The High Voltage Generation System Design In Nano-Crystal Memory

In the past half century, Flash memory has become one of the fastest growing kinds with its high integration and high reliability characteristics. Based on these properties, Nano-Crystal Memory (NCM) further improves the storage density. And owing to its good compatibility with CMOS process, NCM shows a great scientific and industrial value. On the other hand, decreasing the supply voltage, so as to achieve low power consumption on chip level, has become an important direction in VLSI. However, in order to realize the correct operations in NCM, high voltage is necessary to obtain high electric field. So, the internal high voltage generation system is critical to the chip performance in NCM.The achievements of this paper are part of the project– an 8Mbits low-power high-speed embedded NCM chip system in the Institute of Microelectronics, Chinese Academy of Sciences. The process is based on GSMC 0.13μm 2P3M NCM process and standard 0.13μm CMOS embedded flash process.This paper first introduces the operation principle of the NCM. According to its operation methods, the architecture and functions of the high voltage system in the whole chip are proposed, and then the high voltage generation circuits are detailed described and analyzed. The chip includes four charge pump systems to supply the positive and negative high voltages for memory operations. A charge pump system mainly consists of oscillator, four phase clocks generation circuit, core charge pump circuit and regulator. Through the comparison of the performance of the commonly used charge pump topologies, this paper selects a most efficient one to implement. And based on which, the detailed design process of the positive and negative charge pumps are presented. Moreover, the design of the clock generation circuits and the regulator is also introduced.
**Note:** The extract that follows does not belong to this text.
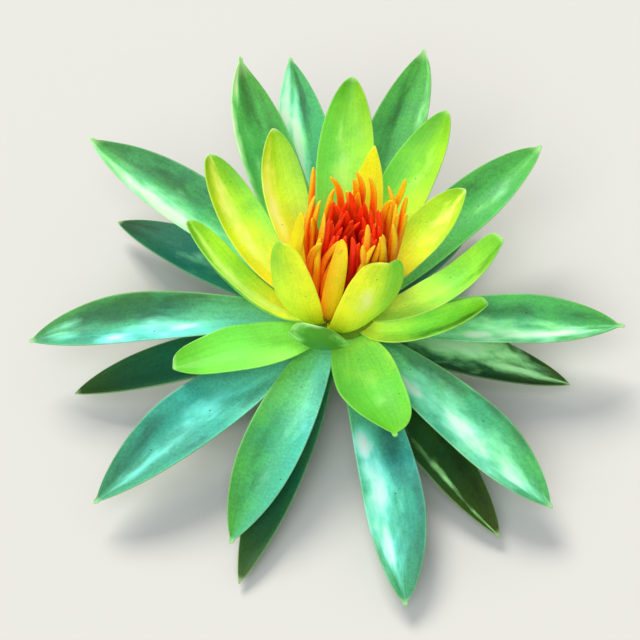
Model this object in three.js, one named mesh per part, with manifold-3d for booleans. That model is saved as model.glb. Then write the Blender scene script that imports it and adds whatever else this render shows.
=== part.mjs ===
// A water lily flower, picked with a short stub of its stalk and resting on the stub's flat cut.
// Millimetres and degrees, +Z up. Headings turn from +X (the flower's right) through +Y (its back).
import * as THREE from "three";
import { mergeVertices } from "three/addons/utils/BufferGeometryUtils.js";
import Module from "manifold-3d";

const wasm = await Module();
wasm.setup();

// ---- Driving sizes ----------------------------------------------------------------------------

const GAP = 0.3; // left between pieces that touch on the real flower

// Receptacle: the fleshy cone that carries every petal, with the cut stalk under it.
const STALK_RADIUS = 4.6;
const STALK_TOP = 6;
const FLARE_RADIUS = 6; // where the stalk's top curves out under the sepals
const FLARE_Z = 8.4;
const SHOULDER_RADIUS = 9.2;
const SHOULDER_Z = 10.4;
const CROWN_RADIUS = 11.4;
const CROWN_Z = 27;
const CROWN_LEAN = { x: 0.16, y: 0.12 }; // sideways shift of the crown for each mm above the shoulder
const RECEPTACLE_SIDES = 28;

// Blades: every sepal and petal is one closed grid, with rows along it and columns across it.
const BLADE_ROWS = 10;
const BLADE_COLUMNS = 4;
const ROOT_SUNK = 1.6; // how far a blade's root line starts inside the receptacle's wall
const ROOT_THICKNESS = 1.5;
const EDGE_THICKNESS = 0.62;
const TIP_SHARE = 0.06; // width left at the very tip, as a share of the blade's width
const CREASE_SOFTNESS = 0.2;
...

The simulation results indicates, the performance of all the charge pump systems meets chip requirements well in the worst working case.Since all the high DC voltages are directly supplied by charge pumps, the power efficiency of which becomes significant to chip power consumption. Owing to this, this paper presents an efficient, fast and accurate charge pump efficiency optimization methodology based on statistics. It shows that, under a compact experiment scheme, this technique only has a 1.56% error.Finally, chip layout, high voltage system layout and the layout of every single module are proposed.